Lux approves RAIF fund management vehicle

A new fund management structure known as the Reserved Alternative Investment Fund vehicle has been approved by Luxembourg lawmakers, and will come into force imminently, fund industry representatives  in the Grand Duchy have reported.

The new alternative fund structure, will enable authorised fund managers to bring new products to market more quickly than they previously would have been able to, according to the Association of the Luxembourg Fund Industry (ALFI), an industry association which promotes Luxembourg’s funds industry.

As is the case for such other Luxembourg fund products as SIFs and SICARs, shares or units of RAIFs will only be allowed to be sold to “well-informed investors”.

The new RAIF legislation will formally take effect three days after publication of the fact of its having been approved appears in Luxembourg’s Official Gazette Mémorial, ALFI said, in a statement on its website.

‘AIFM must manage’

Under the new legislation, RAIF entities must be managed by an authorised external alternative investment fund manager (AIFM), which may be domiciled in Luxembourg or in any other EU member state.
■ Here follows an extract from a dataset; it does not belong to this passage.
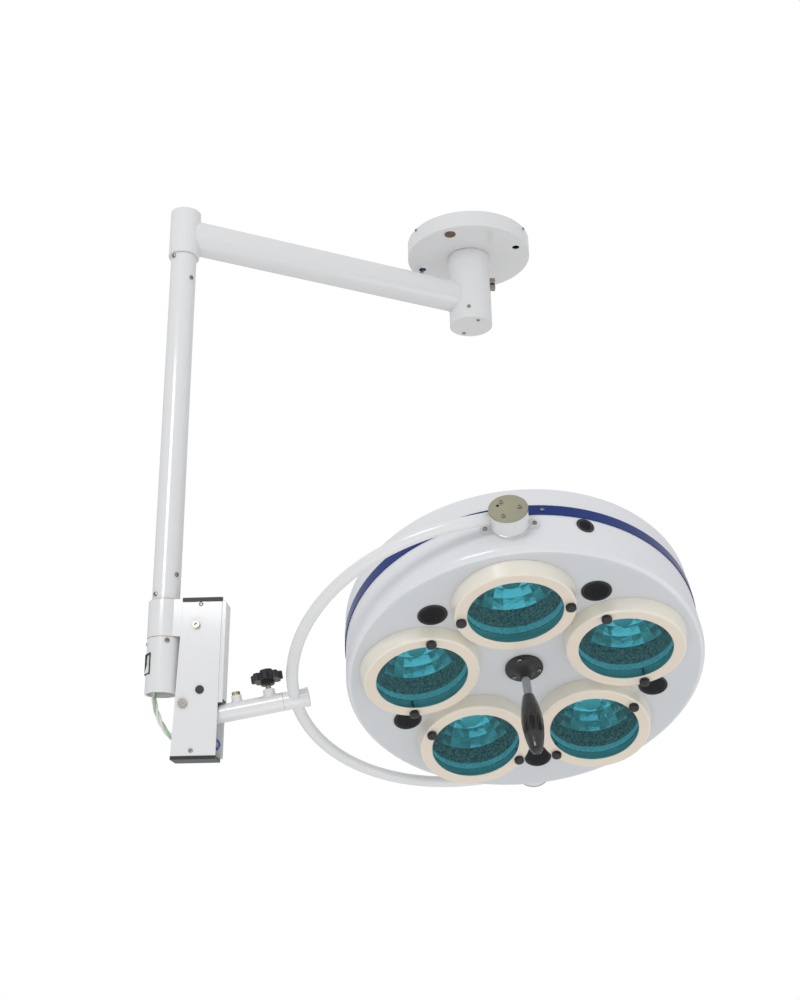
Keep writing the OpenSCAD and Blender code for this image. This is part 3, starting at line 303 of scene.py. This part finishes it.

If it is authorised and fully in line with the requirements of the Alternative Investment Fund Managers Directive, (AIFMD), the AIFM “can make use of the marketing passport to market shares or units of RAIFs on a cross-border basis”, according to ALFI vice chairman Freddy Brausch.

This enables the RAIFs to avoid the need to be individually approved by the Luxembourg regulator, the CSSF, according to ALFI chairman Denise Voss, since their respective AIFM is the regulated entity. These AIFMs, though, are expected to submit regular reports to the CSSF.

The new RAIF structure, Voss added, “provides an additional – complementary – alternative investment fund” structure to others currently on offer in Luxembourg, such as the SIF regime.

“Luxembourg managers will therefore have a choice, depending on investor preference.

“They can set up their alternative investment funds as Part II UCIs, SIFs or SICARs, if they prefer direct supervision of the fund by the CSSF. Alternatively, they can set up their alternative investment fund as a RAIF, thereby reducing time-to-market.”